▶ _What you will do_
Every line in the listing is to be echoed verbatim.

▶ _Source material_
____
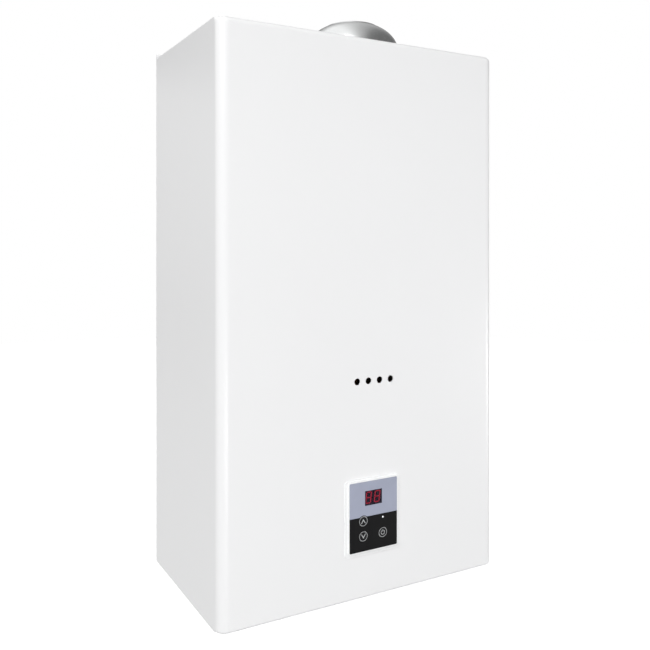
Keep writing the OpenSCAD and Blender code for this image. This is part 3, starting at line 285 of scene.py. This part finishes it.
def overlay_print():
    """The printed film: bluish grey above, black below, and a black disc round the key on the edge."""
    p = paint("overlay_print", rough=FILM_ROUGH, Specular_IOR_Level=FILM_SPECULAR)
    below = p.calc("LESS_THAN", p.axis("Z"), overlay_mid.z - PRINT_EDGE_DROP)
    in_disc = p.calc("LESS_THAN", p.radius("Y", up_mid.x, up_mid.z), KEY_DISC_R)
    black = p.calc("MAXIMUM", below, in_disc)
    cloud = p.spread(p.noise(60.0))
    grey_blue = p.blend(cloud, (0.375, 0.400, 0.500), (0.397, 0.423, 0.527))
    near_black = p.blend(cloud, (0.0065, 0.0065, 0.007), (0.008, 0.008, 0.0085))
    p.to("Base Color", p.blend(black, grey_blue, near_black))
    satin_film(p)


def key_black():
    p = paint("key_black", rough=FILM_ROUGH, Specular_IOR_Level=FILM_SPECULAR)
    p.shades(p.spread(p.noise(60.0)), 0.45, 0.55)
    satin_film(p)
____
▶ _Written answer_
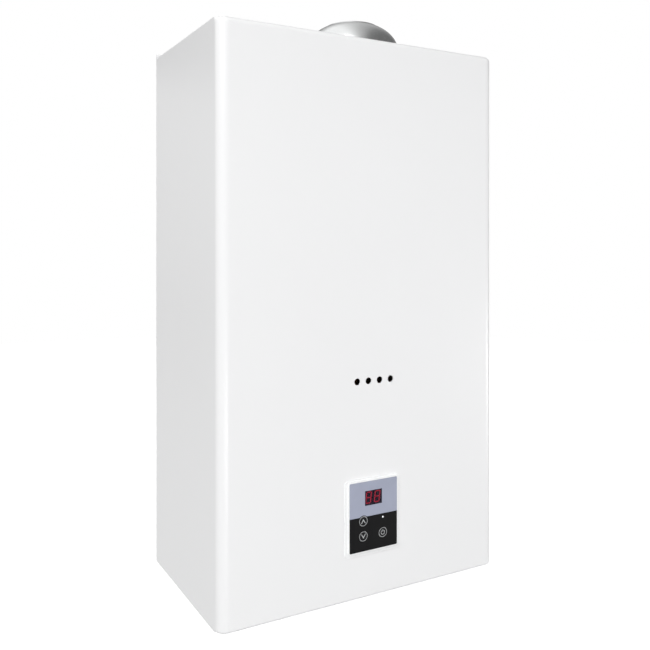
Keep writing the OpenSCAD and Blender code for this image. This is part 3, starting at line 285 of scene.py. This part finishes it.
def overlay_print():
    """The printed film: bluish grey above, black below, and a black disc round the key on the edge."""
    p = paint("overlay_print", rough=FILM_ROUGH, Specular_IOR_Level=FILM_SPECULAR)
    below = p.calc("LESS_THAN", p.axis("Z"), overlay_mid.z - PRINT_EDGE_DROP)
    in_disc = p.calc("LESS_THAN", p.radius("Y", up_mid.x, up_mid.z), KEY_DISC_R)
    black = p.calc("MAXIMUM", below, in_disc)
    cloud = p.spread(p.noise(60.0))
    grey_blue = p.blend(cloud, (0.375, 0.400, 0.500), (0.397, 0.423, 0.527))
    near_black = p.blend(cloud, (0.0065, 0.0065, 0.007), (0.008, 0.008, 0.0085))
    p.to("Base Color", p.blend(black, grey_blue, near_black))
    satin_film(p)


def key_black():
    p = paint("key_black", rough=FILM_ROUGH, Specular_IOR_Level=FILM_SPECULAR)
    p.shades(p.spread(p.noise(60.0)), 0.45, 0.55)
    satin_film(p)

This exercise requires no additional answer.